You write a continuous narrative to capture a developing event, such as the championship game of the Final Four, a chef preparing a miraculous dessert, or a problematic birth. You draft action paragraphs as events unfold, without worrying too much about significance until later. The problem is that you don’t know until the end what was really important for the outcome. So running copy is like taking notes, only in a more finished form. The techniques work best when you can predict the overall shape, actors, and conventions of the event, such as a Senate hearing.
Themes develop as you go along, and you can revise key paragraphs during breaks in the action. If leads or endings or key sentences pop into your head, you type them in. You can select or revise or delete them later. Some writers take separate notes, while others simply type notes into the running copy.
When the event ends, you may want some reactions from the actors, and it’s easy to poke them into the existing frame. You make final decisions about beginnings and endings and structure, do a quick revision, and submit it. Although I’m emphasizing speed here, these techniques work well for handling a lot of fairly predictable information seen from a limited vantage point.

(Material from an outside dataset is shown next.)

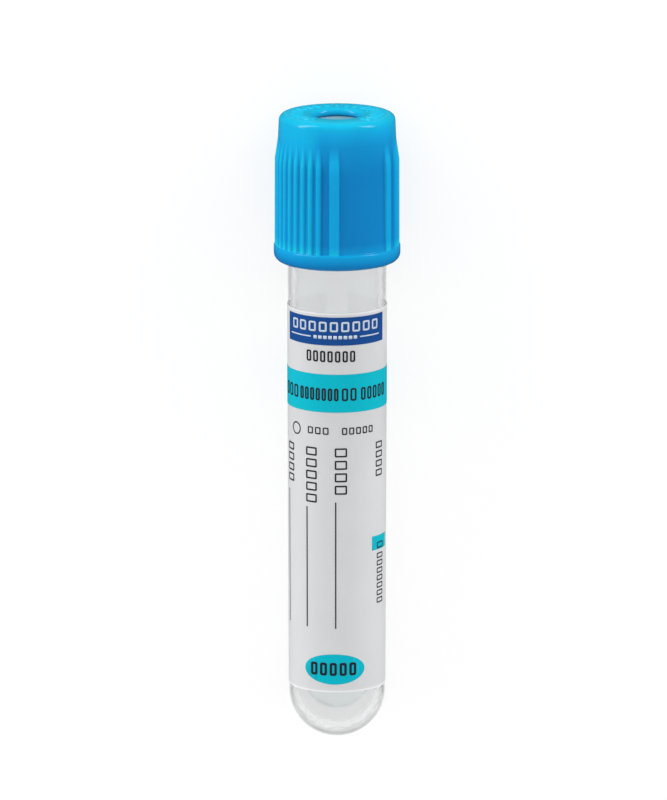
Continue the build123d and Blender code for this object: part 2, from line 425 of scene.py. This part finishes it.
def rubber(rgb):
    """Matt moulded rubber with a fine grain and pale dust."""
    paint = material("moulded_rubber")
    grain = paint.noise(paint.place(), 9.0, 4.0, 0.6)
    cloud = paint.noise(paint.place(), 0.5, 2.0)
    base = paint.mix(paint.spread(cloud, 0.3, 0.7), tinted(rgb, 0.88), tinted(rgb, 1.1))
    dust = paint.spread(grain, 0.62, 0.78)
    return paint.finish(paint.principled(
        Base_Color=paint.mix(dust * 0.25, base, tinted(rgb, 1.6)),
        Roughness=0.62 + 0.2 * grain,
        Specular_IOR_Level=0.35,
        Normal=paint.bump(grain, 0.02),
    ))


def cap_plastic(deep, middle, light, raised):
    """Moulded plastic with painted light and shade: lighter on top, edges, crests and dashes."""
    paint = material("moulded_blue_plastic")
    # rise is painted light and shade, from the shade under the ring to the highlight on the dashes
    rise = paint.node("Attribute", {"attribute_name": "rise"}, output="Fac")
    stops = ((0.0, deep), (0.6, middle), (0.86, light), (1.0, raised))
    cloud = paint.noise(paint.place((1, 1, 0.35)), 0.35, 2.0)
    grain = paint.noise(paint.place(), 14.0, 3.0, 0.6)
    body = paint.node("ValToRGB", {"stops": stops}, {"Fac": rise})
    shade = 0.94 + 0.12 * cloud
    grey = paint.node("CombineColor", None, {"Red": shade, "Green": shade, "Blue": shade})
    return paint.finish(paint.principled(
        Base_Color=paint.mix(1.0, body, grey, "MULTIPLY"),
        Roughness=0.15 + 0.08 * grain,
        Specular_IOR_Level=0.3,
        Normal=paint.bump(grain, 0.003),
    ))


def label_film(rgb, foot, top):
    """White film with a faint fibre and painted highlights on its edges, letting some light
    through.
    """
    paint = material("label_film")
    fibre = paint.noise(paint.place((1, 1, 0.4)), 7.0, 4.0, 0.6)
    cloud = paint.noise(paint.place(), 0.16, 2.0)
    tone = (fibre * 0.35 + cloud * 0.65).clamped()
    white = paint.mix(paint.spread(tone, 0.25, 0.75), tinted(rgb, 0.965), tinted(rgb, 1.03))
    height = paint.node("SeparateXYZ", None, {"Vector": paint.place()}, output="Z")
    foot_end, top_end, fade = foot + 0.2, top - 0.16, 0.12
    # Painted highlights: thin lighter bands along the film's lower and top edges
    foot_highlight = paint.spread(height, foot_end + fade, foot_end)
    top_highlight = paint.spread(height, top_end - fade, top_end)
    shade = paint.mix(foot_highlight + top_highlight, white, tinted(rgb, 1.22))
    front = paint.principled(
        Base_Color=shade,
        Roughness=0.36 + 0.12 * fibre,
        Specular_IOR_Level=0.2,
        Normal=paint.bump(fibre, 0.006),
    )
    through = paint.node("BsdfTranslucent", None, {"Color": shade})
    film = paint.mixed(0.3, front, through)
    film = paint.see_through(paint.ray("Transmission") * 0.95, film)
    return paint.finish(paint.see_through(paint.ray("Shadow") * 0.6, film))


def ink(name, rgb, mottle=0.07):
    """Printed ink, slightly mottled."""
    paint = material(name)
    speck = paint.noise(paint.place(), 5.0, 4.0, 0.65)
    thin, thick = tinted(rgb, 1 - mottle), tinted(rgb, 1 + mottle)
    return paint.finish(paint.principled(
        Base_Color=paint.mix(paint.spread(speck, 0.3, 0.7), thin, thick),
        Roughness=0.3 + 0.15 * speck,
        Specular_IOR_Level=0.05,
        Normal=paint.bump(speck, 0.003),
    ))


# Operators ---------------------------------------------------------------------------------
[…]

Sounds easy, doesn’t it? They key sentence in that previous paragraph is “predictable.” Sometimes the event is running smoothly on rails, and you know exactly how it’ll all turn out, and you start revising toward that end, just tidying up. And suddenly, the patient dies. Luckily you don’t have to write from scratch. You re-select what you’ve written, re-cast the order, compose a new lead and ending, maybe grab a few new reactions. See why screenfuls of pre-written paragraphs pay off?

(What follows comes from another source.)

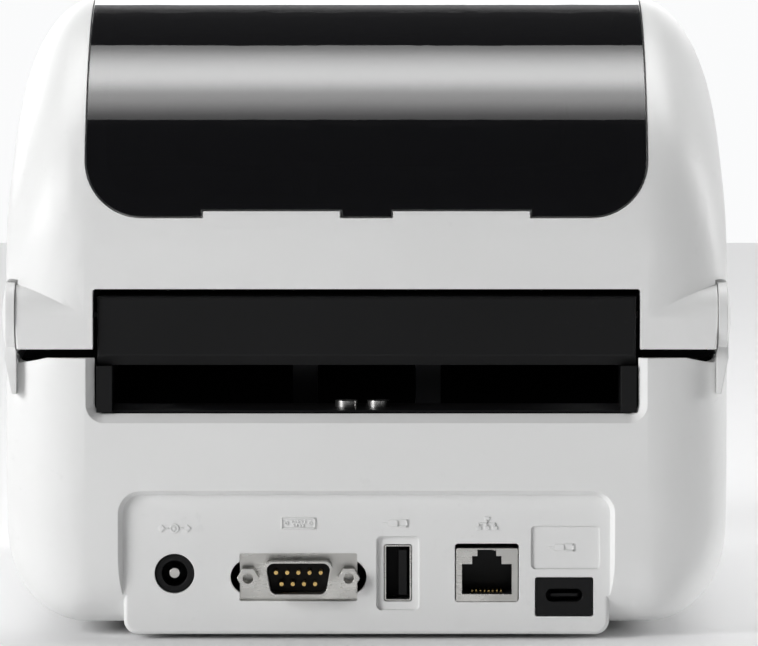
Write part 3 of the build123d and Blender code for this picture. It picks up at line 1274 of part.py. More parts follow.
def ethernet_socket():
    face = IO_PANEL_Y - 0.3
    width, height = ETHERNET_CUT[0] - 0.5, ETHERNET_CUT[1] - ETHERNET_TOP_GAP - 0.2
    centre = (ETHERNET_X, ETHERNET_Z - ETHERNET_TOP_GAP / 2)
    body = rounded_block((width, height), 0.4, centre, (face - ETHERNET_DEPTH, face))
    return body - ethernet_bore((face - ETHERNET_PLUG_DEPTH, face + 1))


def ethernet_contacts():
    face = IO_PANEL_Y - 0.3
    low = ETHERNET_Z + ETHERNET_PLUG_Z - ETHERNET_PLUG[1] / 2
    contacts = []
    for index in range(ETHERNET_CONTACTS):
        x = ETHERNET_X + (index - (ETHERNET_CONTACTS - 1) / 2) * ETHERNET_CONTACT_PITCH
        y_range = (face - ETHERNET_PLUG_DEPTH, face - 4)
        contacts.append(box((x - 0.2, x + 0.2), y_range, (low, low + 0.6)))
    return Compound(children=contacts)


def usb_c_socket():
    face = IO_PANEL_Y - 0.2
    body = rounded_block(USB_C_BLOCK, USB_C_CORNER, (USB_C_X, USB_C_Z), (face - IO_WALL, face))
    rear_block = (USB_C_BLOCK[0] - 3, USB_C_BLOCK[1] - 3)
    z_low = BOARD_TOP_Z
    half = rear_block[0] / 2
    x_range = (USB_C_X - half, USB_C_X + half)
    body += box(x_range, (face - USB_C_DEPTH, face - IO_WALL + 0.1), (z_low, USB_C_Z + 3))
    opening = rounded_block(
        USB_C_OPENING, USB_C_OPENING[1] / 2 - 0.05, (USB_C_X, USB_C_Z + 0.4), (face - USB_C_DEPTH + 1, face + 1)
    )
    return body - opening


def usb_c_tongue():
    face = IO_PANEL_Y - 0.2
    half = USB_C_TONGUE[0] / 2
    thick = USB_C_TONGUE[1] / 2
    middle = USB_C_Z + 0.4
    return box((USB_C_X - half, USB_C_X + half), (face - USB_C_DEPTH + 1, face - 1), (middle - thick, middle + thick))


# ------------------------------------------------------------- all parts ----
def all_parts():
    parts = {
        "base_housing": base_housing(),
        "bottom_cover": bottom_cover(),
        "bottom_screws": bottom_screws(),
        "rubber_feet": rubber_feet(),
        "front_bezel": front_bezel(),
        "chassis_tray": chassis_tray(),
        "side_deck_left": side_deck(-1),
        "side_deck_right": side_deck(1),
        "hinge_pins": hinge_pins(),
        "rear_bar": rear_bar(),
        "slot_frame": slot_frame(),
        "slot_screws": slot_screws(),
        "main_board": main_board(),
        "dc_jack": dc_jack(),
        "dc_jack_pin": dc_jack_pin(),
        "serial_shell": serial_shell(),
        "serial_insulator": serial_insulator(),
        "serial_pins": serial_pins(),
        "serial_jackscrews": serial_jackscrews(),
        "usb_a_shell": usb_a_shell(),
        "usb_a_tongue": usb_a_tongue(),
        "ethernet_socket": ethernet_socket(),
        "ethernet_contacts": ethernet_contacts(),
        "usb_c_socket": usb_c_socket(),
        "usb_c_tongue": usb_c_tongue(),
        "roll_guide_left": roll_guide(-1),
        "roll_guide_right": roll_guide(1),
        "guide_rack_left": rack_bar(-1),
        "guide_rack_right": rack_bar(1),
        "guide_pinion": guide_pinion(),
        "pinion_post": pinion_post(),
        "platen_shaft": platen_shaft(),
        "platen_roller": platen_roller(),
        "platen_bush_left": platen_bush(-1),
        "platen_bush_right": platen_bush(1),
        "platen_gear": platen_gear(),
        "idler_gear": idler_gear(),
        "idler_post": idler_post(),
        "motor_pinion": motor_pinion(),
        "motor_shaft": motor_shaft(),
        "drive_motor": drive_motor(),
        "sensor_rail": sensor_rail(),
        "media_sensor": media_sensor(),
        "latch_shaft": latch_shaft(),
        "release_lever_left": release_lever(-1),
        "release_lever_right": release_lever(1),
        "cover_shell": cover_shell(),
        "cover_window": cover_window(),
        "cover_liner": cover_liner(),
        "print_head": print_head(),
        "head_heatsink": head_heatsink(),
        "head_bracket": head_bracket(),
        "head_springs": Compound(children=[head_spring(-SPRING_X), head_spring(SPRING_X)]),
        "tear_bar": tear_bar(),
        "control_bezel": control_bezel(),
        "control_board": control_board(),
        "display_screen": display_screen(),
    }
    for index, name in enumerate(BUTTON_NAMES):
        parts[name] = control_button(index)
    return parts


os.makedirs("parts", exist_ok=True)
for node, shape in all_parts().items():
    export_step(shape, f"parts/{node}.step")
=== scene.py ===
import json
import math

import bmesh
import bpy
from mathutils import Matrix, Vector


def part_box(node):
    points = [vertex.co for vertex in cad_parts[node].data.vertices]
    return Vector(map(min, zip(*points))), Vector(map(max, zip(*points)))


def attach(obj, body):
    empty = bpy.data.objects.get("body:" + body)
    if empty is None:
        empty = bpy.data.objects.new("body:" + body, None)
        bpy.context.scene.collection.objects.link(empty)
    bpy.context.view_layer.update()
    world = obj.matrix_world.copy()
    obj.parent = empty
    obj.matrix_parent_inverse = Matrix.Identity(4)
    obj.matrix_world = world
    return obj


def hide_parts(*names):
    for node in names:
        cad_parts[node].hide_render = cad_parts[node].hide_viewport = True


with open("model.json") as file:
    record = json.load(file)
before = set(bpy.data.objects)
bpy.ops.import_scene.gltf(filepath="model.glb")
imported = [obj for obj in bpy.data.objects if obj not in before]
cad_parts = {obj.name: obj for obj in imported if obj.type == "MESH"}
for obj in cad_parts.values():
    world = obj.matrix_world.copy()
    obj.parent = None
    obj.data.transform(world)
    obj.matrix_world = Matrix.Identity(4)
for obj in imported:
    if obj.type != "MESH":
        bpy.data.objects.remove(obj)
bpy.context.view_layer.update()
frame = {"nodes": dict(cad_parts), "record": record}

mm = 0.001

# ------------------------------------------------------------ base housing ----
# The lower casing: one white ABS moulding with a fine spark-eroded texture. It
# carries the two hinge ears and the socket panel, and everything else is
# screwed or clipped into it.

FINISH_SLOT = {part["node"]: part["material_slot"] for part in frame["record"]["subparts"]}
BODY_OF = {
    node: body
    for body, nodes in frame["record"]["behaviour"]["bodies"].items()
    for node in nodes
}


class Link:
    """One socket of a finish. Arithmetic on it adds Math nodes."""

    def __init__(self, finish, socket):
        self.finish, self.socket = finish, socket

    def maths(self, operation, first, second):
        return self.finish.node("ShaderNodeMath", {"operation": operation}, [first, second])

    def __add__(self, other):
        return self.maths("ADD", self, other)

    def __sub__(self, other):
        return self.maths("SUBTRACT", self, other)

    def __rsub__(self, other):
        return self.maths("SUBTRACT", other, self)

    def __mul__(self, other):
        return self.maths("MULTIPLY", self, other)

    __radd__ = __add__
    __rmul__ = __mul__


class Finish:
    """A procedural finish on one Principled shader."""

    def __init__(self, name, **constants):
        self.material = bpy.data.materials.new(name)
        self.material.use_nodes = True
        self.tree = self.material.node_tree
        self.tree.nodes.clear()
        self.shader = self.tree.nodes.new("ShaderNodeBsdfPrincipled")
        output = self.tree.nodes.new("ShaderNodeOutputMaterial")
        self.tree.links.new(self.shader.outputs[0], output.inputs[0])
        self.where = self.node("ShaderNodeTexCoord", {}, {}, "Object")
        for name, value in constants.items():
            self.shader.inputs[name.replace("_", " ")].default_value = value

    def node(self, kind, settings, inputs, output=0):
        """One node: its settings, then its inputs, by place or by name."""
        made = self.tree.nodes.new(kind)
        for name, value in settings.items():
            if name == "stops":
                ramp = made.color_ramp
                while len(ramp.elements) < len(value):
                    ramp.elements.new(0.5)
                for element, (place, level) in zip(ramp.elements, value):
                    element.position = place
                    element.color = (level, level, level, 1)
            else:
                setattr(made, name, value)
        pairs = enumerate(inputs) if isinstance(inputs, (list, tuple)) else inputs.items()
        for place, value in pairs:
            socket = made.inputs[place]
            if isinstance(value, Link):
                self.tree.links.new(value.socket, socket)
            else:
                socket.default_value = value
        return Link(self, made.outputs[output])

    def noise(self, scale, detail=2.0, stretch=(1, 1, 1)):
        """Smooth noise of so many features in a metre, drawn out along an axis by stretch."""
        place = self.node("ShaderNodeMapping", {}, {"Vector": self.where, "Scale": stretch})
        settings = {"noise_dimensions": "3D"}
        inputs = {"Vector": place, "Scale": scale, "Detail": detail}
        return self.node("ShaderNodeTexNoise", settings, inputs)

    def ramp(self, link, stops):
        return self.node("ShaderNodeValToRGB", {"stops": stops}, [link])

    def tint(self, share, plain, other):
        settings = {"data_type": "RGBA"}
        inputs = {0: share, 6: (*plain, 1) if isinstance(plain, tuple) else plain, 7: (*other, 1)}
        return self.node("ShaderNodeMix", settings, inputs, 2)

    def bump(self, height, depth, edge=0.0):
        """Relief of a depth in metres, over edges eased by the given radius."""
        inputs = {"Height": height, "Distance": depth, "Strength": 1.0}
        if edge:
            inputs["Normal"] = self.node("ShaderNodeBevel", {"samples": 4}, {"Radius": edge})
        return self.node("ShaderNodeBump", {}, inputs)

    def drive(self, **links):
        for name, link in links.items():
            self.tree.links.new(link.socket, self.shader.inputs[name.replace("_", " ")])
        return self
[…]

In a related technique, you compose running copy and file it as fast as you type it, usually by some sort of electronic hookup, such as the Internet. An editor receives it, and edits each bit as it comes in, awaiting the writer’s final decisions. In some cases, the editor actually writes the story from what you send, reminiscent of early days of newspaper rewrite men. “Hello, Sweetheart, get me rewrite.”

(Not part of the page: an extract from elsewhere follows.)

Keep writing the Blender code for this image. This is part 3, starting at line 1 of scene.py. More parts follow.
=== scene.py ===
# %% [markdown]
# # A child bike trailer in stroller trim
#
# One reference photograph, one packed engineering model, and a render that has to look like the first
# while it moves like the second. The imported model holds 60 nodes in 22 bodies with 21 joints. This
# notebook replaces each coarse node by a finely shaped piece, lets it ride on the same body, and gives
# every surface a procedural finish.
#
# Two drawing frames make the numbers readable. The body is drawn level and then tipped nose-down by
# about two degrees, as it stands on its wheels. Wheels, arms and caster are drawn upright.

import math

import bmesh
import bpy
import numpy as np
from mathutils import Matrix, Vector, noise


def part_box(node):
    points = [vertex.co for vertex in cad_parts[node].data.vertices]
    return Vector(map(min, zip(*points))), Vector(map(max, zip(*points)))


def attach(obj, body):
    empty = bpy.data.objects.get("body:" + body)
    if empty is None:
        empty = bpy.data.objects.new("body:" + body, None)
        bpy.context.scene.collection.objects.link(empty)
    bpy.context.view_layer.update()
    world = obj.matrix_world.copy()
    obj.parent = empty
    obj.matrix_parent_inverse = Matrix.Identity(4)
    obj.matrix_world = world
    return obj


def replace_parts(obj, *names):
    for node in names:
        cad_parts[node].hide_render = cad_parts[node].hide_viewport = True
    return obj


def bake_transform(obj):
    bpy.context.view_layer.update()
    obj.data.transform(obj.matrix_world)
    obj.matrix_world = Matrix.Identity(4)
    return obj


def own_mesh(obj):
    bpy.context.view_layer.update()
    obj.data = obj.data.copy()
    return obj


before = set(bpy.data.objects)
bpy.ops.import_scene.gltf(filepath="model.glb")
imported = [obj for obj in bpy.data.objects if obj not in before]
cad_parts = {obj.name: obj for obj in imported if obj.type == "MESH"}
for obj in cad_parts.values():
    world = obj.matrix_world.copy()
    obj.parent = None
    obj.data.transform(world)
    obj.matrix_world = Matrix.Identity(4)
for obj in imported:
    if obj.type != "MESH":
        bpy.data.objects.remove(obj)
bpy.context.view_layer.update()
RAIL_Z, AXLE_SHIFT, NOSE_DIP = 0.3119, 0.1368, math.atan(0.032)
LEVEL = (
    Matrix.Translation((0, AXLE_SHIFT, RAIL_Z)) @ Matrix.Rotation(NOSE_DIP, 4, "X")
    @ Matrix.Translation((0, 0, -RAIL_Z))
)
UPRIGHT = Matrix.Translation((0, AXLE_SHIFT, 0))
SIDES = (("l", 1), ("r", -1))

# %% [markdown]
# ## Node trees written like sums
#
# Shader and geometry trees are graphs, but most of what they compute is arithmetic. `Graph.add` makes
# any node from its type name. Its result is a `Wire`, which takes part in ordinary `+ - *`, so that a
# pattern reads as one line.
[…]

Like all methods that try to get things out as fast as possible, running copy risks publishing errors by not being properly edited. Copyeditors may not have time to check facts outside the narrative, such as sports statistics. For example, the writer might say from memory that this is the worst loss in 15 years, when it isn’t.
Now, you’re thinking that you don’t cover events, much less sports, so running copy is irrelevant for you. But you should try it, even on a few pieces you don’t submit. You’ll be surprised how it improves your normal notetaking and speedy decision making.